The right to appeal to a First-tier Tribunal is provided for in the Social Security (Scotland) Act 2018. Legal Assistance will continue to be available to individuals to appeal an entitlement decision to the Upper Tribunal, Court of Appeal or Supreme Court. The Scottish Government does not expect any adverse impact to the Legal Aid budget as a result of the introduction of ADP. Current recipients of PIP are already able to access legal aid to appeal entitlement decisions.
The Scottish Fiscal Commission (SFC) has a statutory duty to provide independent and official forecasts of Scottish GDP, devolved tax revenues and devolved social security expenditure. Under the Scottish Fiscal Commission Act 2016, the SFC may also produce forecasts on other "fiscal factors", defined as "anything which the Scottish Ministers use to ascertain the amount of resources likely to be available for the purposes of sections 1 to 3 of the Public Finance and Accountability (Scotland) Act 2000". The Protocol for engagement between the Scottish Fiscal Commission and the Scottish Government notes that the SFC may produce forecasts where it considers the policy, or policies, to have a "non-negligible impact on receipts or expenditure".
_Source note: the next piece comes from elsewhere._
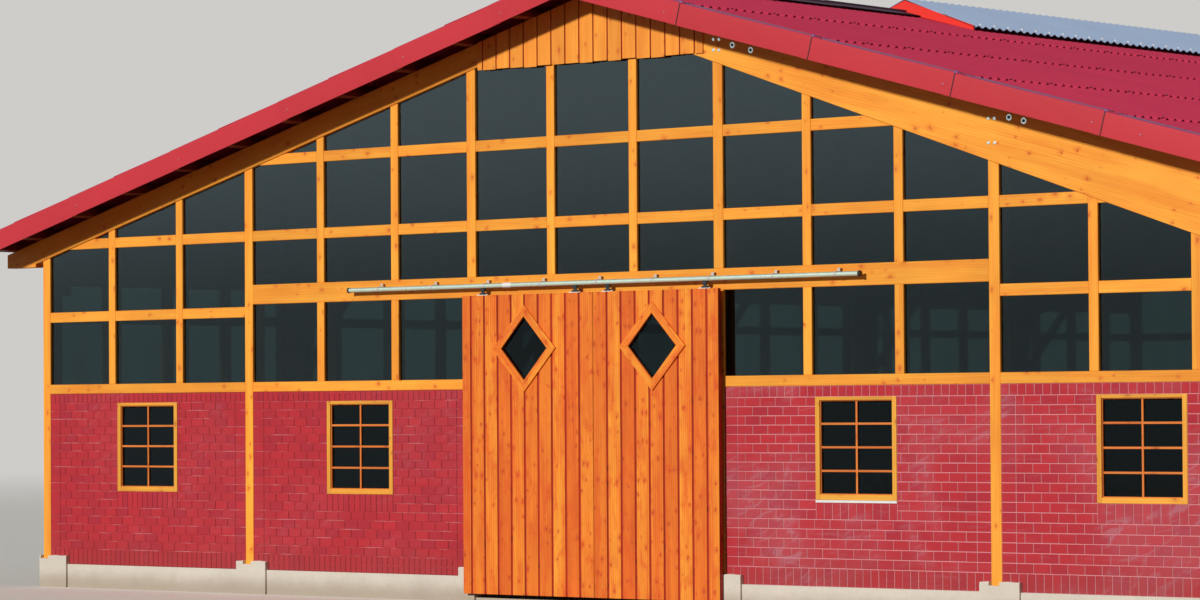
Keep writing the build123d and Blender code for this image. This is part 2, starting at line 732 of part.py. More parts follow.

Having considered the measures in these regulations, the SFC chose not to produce forecasts for them on the basis that they are not expected to change the SFC's forecast for Adult Disability Payment from that published on 9 December 2021. That publication included a forecast of Adult Disability Payment expenditure in 2022-23 of £1,948 million, rising to £3,034 million in 2026-27. This includes spending on Personal Independence Payment until all existing clients are receiving ADP, with additional policy costs estimated to be £38 million in 2022-23, rising to £567 million in 2026-27. Included in those figures are an additional cost to Carer's Allowance and Carer's Allowance Supplement, of £1 million in 2022-23, rising to £40 million in 2026-27.